Monte Carlo Sampling
====================

This is a simple example of using PUQ with a test program written in Python.

Rather than use a complex simulation as a test program, we will use the *Rosenbrock* function.
This function is well understood and widely used as an example for optimization and UQ.
Because it can be solved analytically, it is useful as a test case for our software.

The *Rosenbrock* function is :math:`f(x,y) = 100(y-x^2)^2 + (1-x)^2`

And here is our python test program implementing it.

.. literalinclude:: ../../../examples/rosen/rosen_prog.py
    :linenos:
    :language: python

Most of the lines are concerned with parsing the command line.  By default, PUQ expects
test programs to take command line parameters in the format *--varname=value*.
This is convenient for Python programs (using the optparse module) and C/C++ (using getopt).
For existing test programs, you can easily instruct PUQ to pass parameters in another format.
See :doc:`simulations` and puq/examples/matlab.

Line 16 calls :func:`dump_hdf5` with our output. :func:`dump_hdf5` takes three arguments, a name, a value, and an optional description.
It formats the data so that PUQ can easily recognize it in standard output.

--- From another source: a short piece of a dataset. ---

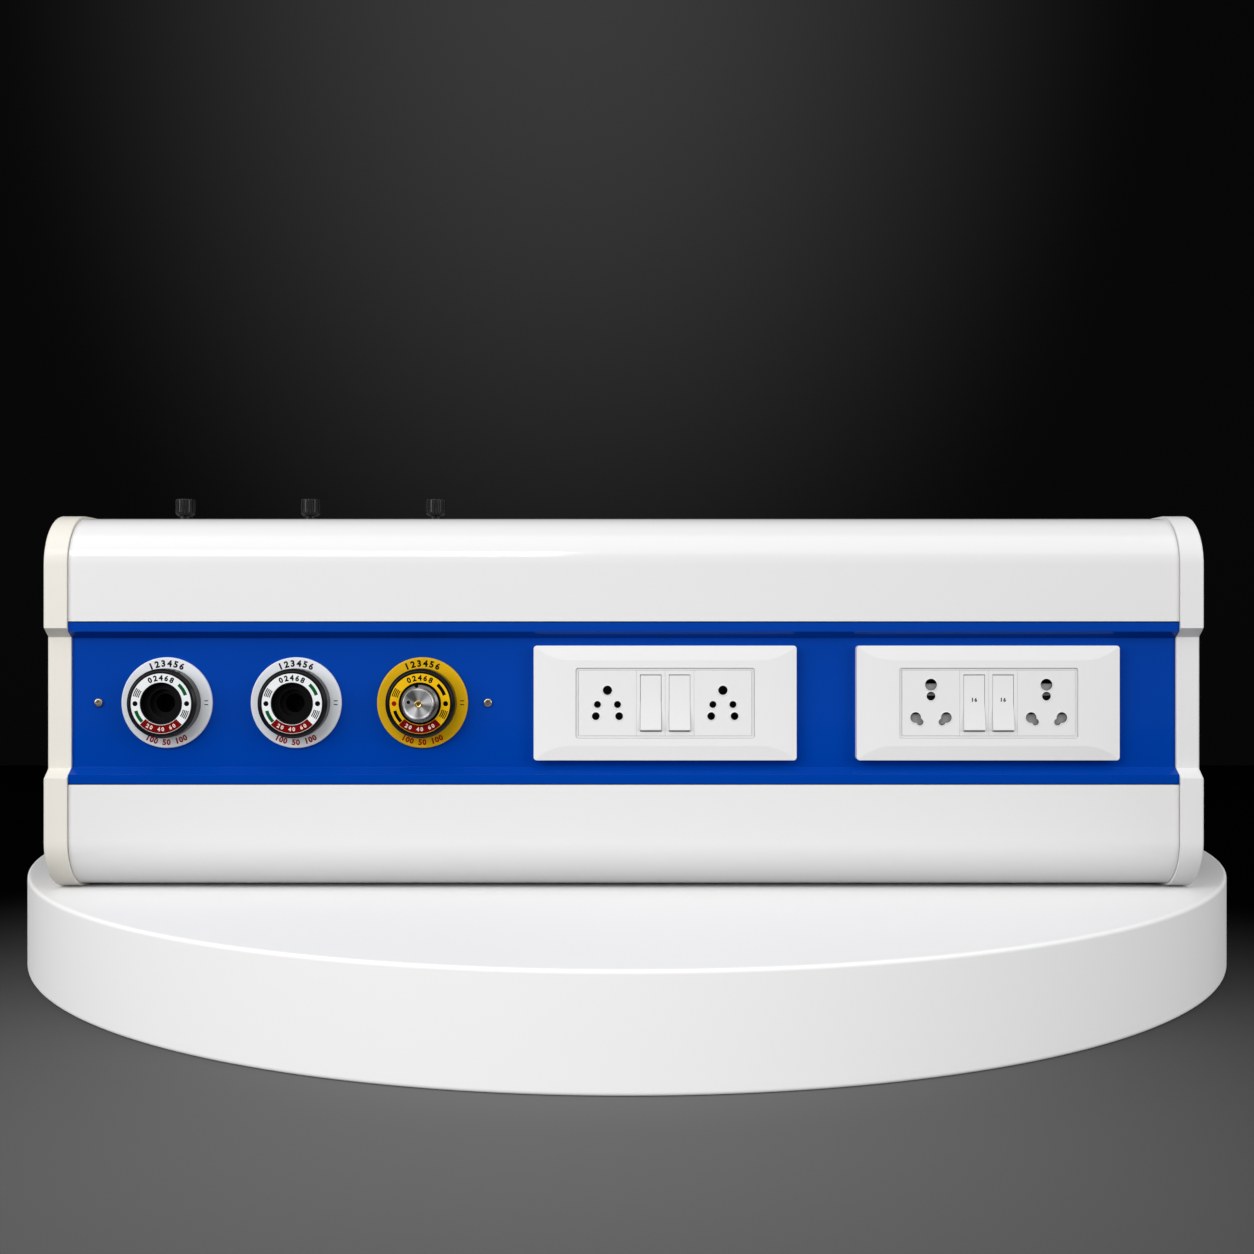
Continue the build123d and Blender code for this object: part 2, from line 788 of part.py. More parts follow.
for number, plate_x in enumerate(plate_positions, start=1):
    with BuildPart() as cover_plate:
        with BuildSketch(side_plane(plate_x - cover_half_width)):
            with BuildLine():
                Polyline(
                    (-recess_front, 0),
                    (-recess_front, cover_half_height),
                    (-cover_side_front, cover_half_height),
                    (-cover_front, cover_half_height - cover_plate_bevel),
                    (-cover_front, 0),
                    close=True,
                )
            make_face()
            mirror(about=Plane.XZ)
        extrude(amount=cover_plate_width)
        with BuildSketch(level_plane(-cover_half_height)):
            with BuildLine():
                crest = Line(
                    (plate_x - cover_half_flat, -cover_front),
                    (plate_x + cover_half_flat, -cover_front),
                )
                right_flank = TangentArc(
                    crest @ 1, (plate_x + cover_half_width, -cover_side_front), tangent=(1, 0)
                )
                left_flank = TangentArc(
                    crest @ 0, (plate_x - cover_half_width, -cover_side_front), tangent=(-1, 0)
                )
                Polyline(
                    right_flank @ 1,
                    (plate_x + cover_half_width, -recess_front),
                    (plate_x - cover_half_width, -recess_front),
                    left_flank @ 1,
                )
            make_face()
        extrude(amount=cover_plate_height, mode=Mode.INTERSECT)
        corners = cover_plate.edges().filter_by(Axis.Y)
        fillet(corners, cover_plate_corner)
        with BuildSketch(front_plane(recess_front)):
            with Locations((plate_x, 0)):
                Rectangle(
                    cover_plate_width - 2 * cover_plate_wall,
                    cover_plate_height - 2 * cover_plate_wall,
                )
        extrude(amount=cover_plate_depth - cover_plate_crown - cover_plate_wall, mode=Mode.SUBTRACT)
        with BuildSketch(front_plane(recess_front)):
            with Locations((plate_x, 0)):
                RectangleRounded(cover_opening_width, cover_opening_height, cover_plate_wall)
        extrude(amount=cover_plate_depth, mode=Mode.SUBTRACT)
    save(cover_plate.part, f"cover_plate_{number}")

    with BuildPart() as support_frame:
        with BuildSketch(front_plane(recess_front)):
            with Locations((plate_x, 0)):
                RectangleRounded(frame_width, frame_height, cover_plate_corner)
        extrude(amount=frame_base)
        with BuildSketch(front_plane(recess_front)):
            with Locations((plate_x, 0)):
                RectangleRounded(
                    cover_opening_width - 2 * frame_rim_gap,
                    cover_opening_height - 2 * frame_rim_gap,
                    cover_plate_wall - frame_rim_gap,
                )
        extrude(amount=frame_rim_rise)
        with BuildSketch(front_plane(frame_front)):
            with Locations((plate_x, 0)):
                Rectangle(modules_width + 2 * module_gap, module_height + 2 * module_gap)
        extrude(amount=frame_rim_rise, mode=Mode.SUBTRACT)
        with BuildSketch(front_plane(recess_front)):
            with Locations((plate_x, 0)):
                Rectangle(modules_width, module_body_height + cutout_gap)
            for side in (-1, 1):
                with Locations((plate_x + side * frame_screw_offset, 0)):
                    Circle(frame_screw_radius + turning_clearance)
        extrude(amount=frame_base, mode=Mode.SUBTRACT)
    save(support_frame.part, f"support_frame_{number}")

with BuildPart() as frame_screws:
    frame_screw_places = [
        (plate_x + side * frame_screw_offset, 0)
        for plate_x in plate_positions
        for side in (-1, 1)
    ]
    with BuildSketch(front_plane(frame_front - frame_screw_length)):
        with Locations(*frame_screw_places):
            Circle(frame_screw_radius)
    extrude(amount=frame_screw_length)
    with BuildSketch(front_plane(frame_front)):
        with Locations(*frame_screw_places):
            Circle(frame_screw_head_radius)
    extrude(amount=frame_screw_head_height)

save(frame_screws.part, "frame_screws")


def module_block(x, width):
    """Front flange and rear body of a module, centred on x, added to the open part."""
    with BuildSketch(front_plane(frame_front)) as flange:
        with Locations((x, 0)):
            Rectangle(width - module_gap, module_height)
    extrude(flange.sketch, amount=module_front_depth - frame_front)
    with BuildSketch(front_plane(module_body_depth)) as rear:
        with Locations((x, 0)):
            Rectangle(width - 2 * module_body_inset, module_body_height)
    extrude(rear.sketch, amount=frame_front - module_body_depth)


def cut_round_holes(x, holes, back_depth, front, grow=0.0):
    """Cut round holes given as (offset x, z, radius), from back_depth to front."""
    with BuildSketch(front_plane(back_depth)) as outlines:
        for offset_x, offset_z, radius in holes:
            with Locations((x + offset_x, offset_z)):
                Circle(radius + grow)
    extrude(outlines.sketch, amount=front - back_depth, mode=Mode.SUBTRACT)


def both_sides(hole):
    """The same hole left and right of the socket's centre line."""
    offset_x, offset_z, radius = hole
    return [(-offset_x, offset_z, radius), (offset_x, offset_z, radius)]


def hole_lips(x, holes):
    """Thin raised lips round holes on the module's front face."""
    with BuildSketch(front_plane(module_front_depth)) as outlines:
        for offset_x, offset_z, radius in holes:
            with Locations((x + offset_x, offset_z)):
                Circle(radius + lip_width)
    extrude(outlines.sketch, amount=lip_height)


small_holes = [small_earth] + both_sides(small_upper) + both_sides(small_lower)
large_holes = (
    [large_earth, large_earth_low] + both_sides(large_pin) + both_sides(large_pin_low)
)
large_contacts = [large_earth] + both_sides(large_pin)
bore_back = module_front_depth - socket_bore_depth
sleeve_front = bore_back + sleeve_length
socket_offset = modules_width / 2 - module_width
shutter_front = module_front_depth - socket_front_wall
shutter_space = shutter_wall + 2 * shutter_gap
shutter_back = shutter_front - shutter_space
sleeve_places = []


socket_number = 0
for plate_number, plate_x in enumerate(plate_positions, start=1):
    for side in (-1, 1):
        socket_number += 1
        socket_x = plate_x + side * socket_offset
        shuttered = plate_number == 2
        holes = large_holes if shuttered else small_holes
        contacts = large_contacts if shuttered else small_holes
        with BuildPart() as socket:
            module_block(socket_x, 2 * module_width)
            hole_lips(socket_x, holes)
            if shuttered:
                cavity_top = shutter_block_top + shutter_up + shutter_gap
                cavity_bottom = shutter_blade_bottom - shutter_down - shutter_gap
                with BuildSketch(front_plane(shutter_back)):
                    with Locations((socket_x, (cavity_top + cavity_bottom) / 2)):
                        Rectangle(2 * shutter_cavity_half, cavity_top - cavity_bottom)
                extrude(amount=shutter_space, mode=Mode.SUBTRACT)
            cut_round_holes(
                socket_x, holes, shutter_back if shuttered else bore_back,
                module_front_depth + lip_height,
            )
            cut_round_holes(socket_x, contacts, bore_back, module_front_depth)
            cut_round_holes(
                socket_x, contacts, bore_back, sleeve_front, grow=sleeve_wall + sleeve_gap
            )
        save(socket.part, f"socket_{socket_number}")
        sleeve_places += [(socket_x + dx, dz, radius) for dx, dz, radius in contacts]

        if shuttered:
            with BuildPart() as shutter:
                with BuildSketch(front_plane(shutter_back + shutter_gap)):
                    with Locations((socket_x, (shutter_block_top + shutter_blade_bottom) / 2)):
                        Rectangle(
                            2 * shutter_block_half, shutter_block_top - shutter_blade_bottom
                        )
                    with Locations((socket_x, (shutter_blade_top + shutter_blade_bottom) / 2)):
                        Rectangle(
                            2 * shutter_blade_half, shutter_blade_top - shutter_blade_bottom
                        )
                    with Locations((socket_x, shutter_block_bottom)):
                        Rectangle(
                            2 * shutter_arm_inner,
                            shutter_block_bottom - shutter_blade_bottom,
                            align=(Align.CENTER, Align.MAX),
                            mode=Mode.SUBTRACT,
                        )
                extrude(amount=shutter_wall)
                nose_edges = shutter.edges().filter_by(Axis.X).group_by(Axis.Y)[0]
                chamfer(nose_edges.group_by(Axis.Z)[-1], shutter_nose)
            save(shutter.part, f"shutter_{socket_number}")

with BuildPart() as contact_sleeves:
    with BuildSketch(front_plane(bore_back)):
        for sleeve_x, sleeve_z, radius in sleeve_places:
            with Locations((sleeve_x, sleeve_z)):
                Circle(radius + sleeve_wall)
        for sleeve_x, sleeve_z, radius in sleeve_places:
            with Locations((sleeve_x, sleeve_z)):
                Circle(radius, mode=Mode.SUBTRACT)
    extrude(amount=sleeve_length)

save(contact_sleeves.part, "contact_sleeves")


# Switches: one body node per plate, and one rocker per switch
rocker_number = 0
rocker_front = module_front_depth - rocker_front_inset
rocker_reach = rocker_end_radius + rocker_trim
rocker_rise = rocker_reach * tan(radians(rocker_tilt))

for plate_number, plate_x in enumerate(plate_positions, start=1):
    switch_places = [plate_x + side * module_width / 2 for side in (-1, 1)]
    with BuildPart() as switch_bodies:
        for switch_x in switch_places:
            module_block(switch_x, module_width)
            with BuildSketch(front_plane(module_front_depth - switch_cavity_depth)):
                with Locations((switch_x, 0)):
                    Rectangle(
                        rocker_width + 2 * rocker_side_gap,
                        2 * (rocker_end_radius + rocker_end_gap),
                    )
            extrude(amount=switch_cavity_depth, mode=Mode.SUBTRACT)
            pin_span = rocker_width + 2 * (rocker_pin_length + rocker_pin_clearance)
            with BuildSketch(side_plane(switch_x - pin_span / 2)):
                with Locations((-pivot_depth, 0)):
                    Circle(rocker_pin_radius + rocker_pin_clearance)
            extrude(amount=pin_span, mode=Mode.SUBTRACT)
    save(switch_bodies.part, f"switch_bodies_{plate_number}")

    for switch_x in switch_places:
        rocker_number += 1
        with BuildPart() as rocker:
            with BuildSketch(side_plane(switch_x - rocker_width / 2)):
                with BuildLine():
                    Polyline(
                        (-pivot_depth + rocker_back, rocker_reach),
                        (-rocker_front, rocker_reach),
                        (-rocker_front, 0),
                        (-rocker_front - rocker_rise, -rocker_reach),
                        (-pivot_depth + rocker_back, -rocker_reach),
                        close=True,
                    )
                make_face()
                with Locations((-pivot_depth, 0)):
                    Circle(rocker_end_radius, mode=Mode.INTERSECT)
            extrude(amount=rocker_width)
            with BuildSketch(side_plane(switch_x - rocker_width / 2 - rocker_pin_length)):
                with Locations((-pivot_depth, 0)):
                    Circle(rocker_pin_radius)
            extrude(amount=rocker_width + 2 * rocker_pin_length)
        save(rocker.part, f"rocker_{rocker_number}")
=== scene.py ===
# %% [markdown]
# # A bed head unit, dressed over its CAD frame
#
# The CAD model gives every solid its size and place, and this notebook gives those solids their
# looks. Flat CAD faces meet in edges of no width, which no real moulding or extrusion has, so the
# pieces that catch light are copied and given small rounded edges. Round pieces are turned again
# from a profile, because a turned surface can be as smooth as wanted. The printed marks are thin
# patches that lie on their faces and ride with the body that carries them.
#
# Lengths in this notebook are in millimetres until a mesh is made, and a depth is a distance in
# front of the wall, so y is minus the depth.

# %% Load the frame
import json
from math import cos, pi, radians, sin

import bmesh
import bpy
import numpy as np
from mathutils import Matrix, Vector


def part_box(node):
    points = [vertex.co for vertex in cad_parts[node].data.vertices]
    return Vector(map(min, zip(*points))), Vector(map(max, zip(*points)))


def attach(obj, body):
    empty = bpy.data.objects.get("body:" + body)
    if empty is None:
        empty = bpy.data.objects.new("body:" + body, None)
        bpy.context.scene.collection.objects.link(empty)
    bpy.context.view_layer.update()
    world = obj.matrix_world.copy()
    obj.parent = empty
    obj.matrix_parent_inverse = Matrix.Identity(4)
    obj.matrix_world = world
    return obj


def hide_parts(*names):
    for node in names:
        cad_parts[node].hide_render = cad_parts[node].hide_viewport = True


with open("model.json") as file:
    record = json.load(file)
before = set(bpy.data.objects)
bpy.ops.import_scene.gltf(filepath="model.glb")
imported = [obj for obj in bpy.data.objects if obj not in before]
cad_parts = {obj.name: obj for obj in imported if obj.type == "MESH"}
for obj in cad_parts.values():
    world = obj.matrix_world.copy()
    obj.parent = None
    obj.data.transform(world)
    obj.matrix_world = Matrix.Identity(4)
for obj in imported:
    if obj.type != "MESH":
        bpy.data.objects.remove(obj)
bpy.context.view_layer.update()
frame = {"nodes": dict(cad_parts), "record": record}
record = frame["record"]
slot_of = {part["node"]: part["material_slot"] for part in record["subparts"]}
body_of = {
    node: body for body, nodes in record["behaviour"]["bodies"].items() for node in nodes
}
MM = 0.001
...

It is placed in the HDF5 output file under
'output/data/varname' ('output/data/z' for our example).  If we run our test program, we get::

	~/puq/examples/rosen> ./rosen_prog.py --x=0 --y=1
	HDF5:{'name': 'z', 'value': 101.0, 'desc': ''}:5FDH

So we have a working test program.  We will limit x and y
to [-2,2] and try to calculate an output PDF.

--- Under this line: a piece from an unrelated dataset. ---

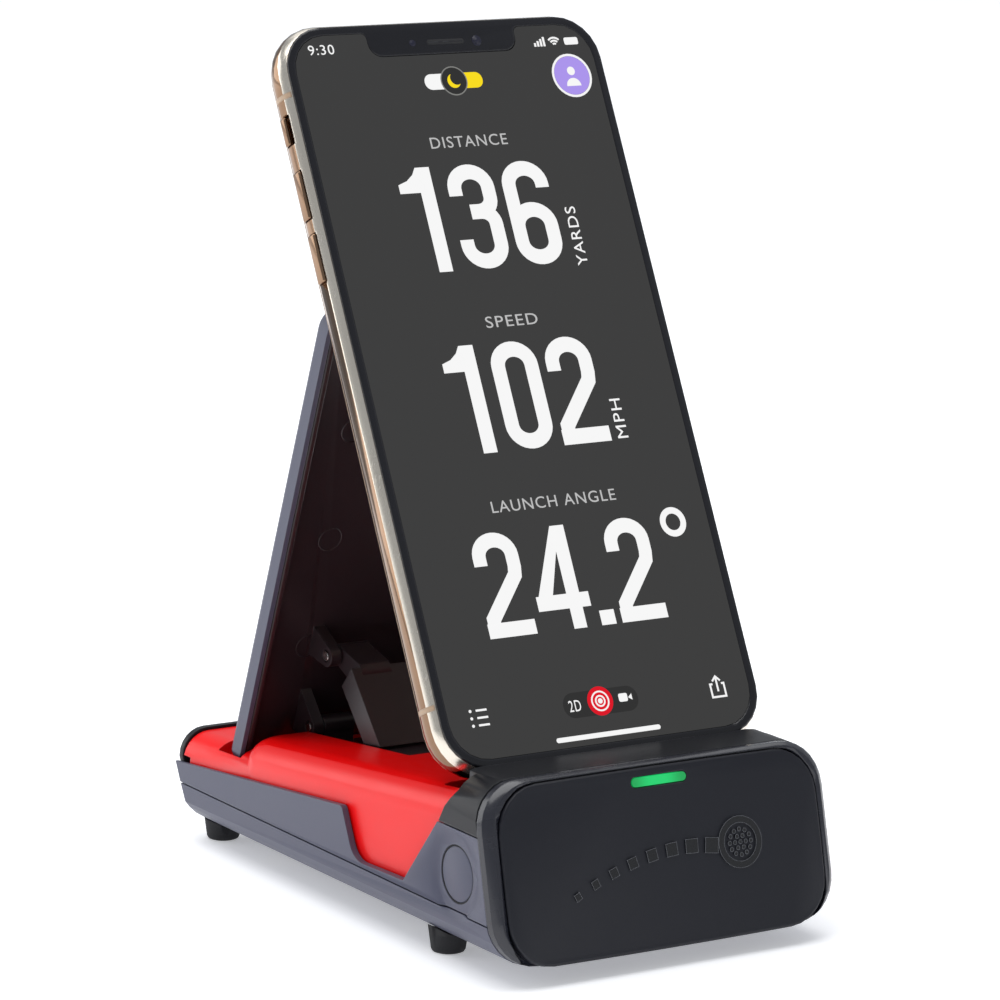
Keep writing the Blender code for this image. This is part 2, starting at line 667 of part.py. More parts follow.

The next step is to write a control script to set up the sweep.

Here is what we will use

.. literalinclude:: ../../../examples/rosen/rosen_mc.py
    :linenos:
    :language: python

Every control script should look basically like this.  There needs to be::

  from puq import *

to import all the required PUQ code.  There must be a function :func:`run` defined
that returns a :class:`Sweep` object. And the :class:`Sweep` object is made up of a UQ method,
a host, and a test program.

The UQ method is selected in the line::

   uq = MonteCarlo([x,y], num=num)

This tells PUQ to use the Monte Carlo method, with two parameters 'x', and
'y'. It will generate *num* random numbers each for 'x' and 'y', using a
uniform distribution over [-2,2].

Now we are ready to run.  We do this with 'puq start rosen_mc'.
Because control scripts are python scripts, the '.py' is optional.
Here are three runs, all doing 20 samples.
::

	~/puq/examples/rosen> puq start rosen_mc
	Saving run to sweep_52410436.hdf5

	Processing <HDF5 dataset "z": shape (20,), type "<f8">
	Mean   = 463.467551273
	StdDev = 499.225504146

	~/puq/examples/rosen> puq start rosen_mc 20
	Saving run to sweep_52410475.hdf5

	Processing <HDF5 dataset "z": shape (20,), type "<f8">
	Mean   = 266.371029691
	StdDev = 362.362400696

	~/puq/examples/rosen> puq start -f mc.hdf5 rosen_mc 20
	Saving run to mc.hdf5

	Processing <HDF5 dataset "z": shape (20,), type "<f8">
	Mean   = 322.364238869
	StdDev = 246.016024931


As you can see, 20 samples is not enough to get an accurate mean. To get Monte Carlo Sampling to converge
on a more accurate value, you would need to run thousands of samples. That is fine in a simple case
like the Rosenbrock function, but a complex simulation might take days or
weeks per sample.

To plot the response surface::

	~/puq/examples/rosen> puq plot -r mc.hdf5


.. figure:: images/z-mc-surface.png
   :width: 500px
   :align: left

   Scatter plot for Rosenbrock function using Monte Carlo with 20 samples.


Extending the Sample Size
-------------------------

In the example above, only 20 samples were used. If you wish to use more
samples, you can modify your control script and rerun it from the start.
However, if you do it this way, you are wasting the work that has already
been done running the 20 jobs. That might be fine for a trivial example like this,
but not for a complex simulation that ran for days to complete 20 jobs.

Fortunately you can easily add more samples to an existing Monte Carlo run::

    ~/puq/examples/rosen> puq extend --num 80 mc.hdf5
	Extending mc.hdf5 using MonteCarlo

	Processing <HDF5 dataset "z": shape (100,), type "<f8">
	Mean   = 377.988520682
	StdDev = 599.985509368

.. figure:: images/z-mc-surface100.png
   :width: 500px
   :align: left

   Scatter plot for Rosenbrock function using Monte Carlo with 100 samples.

The response surface now looks more accurate although the mean is still not close to the real mean.  To plot the PDF of z, you can do::

	~/puq/examples/rosen> puq plot mc.hdf5

.. figure:: images/z-mc-pdf.png
   :width: 500px
   :align: left

   PDF for Rosenbrock function using Monte Carlo with 100 samples.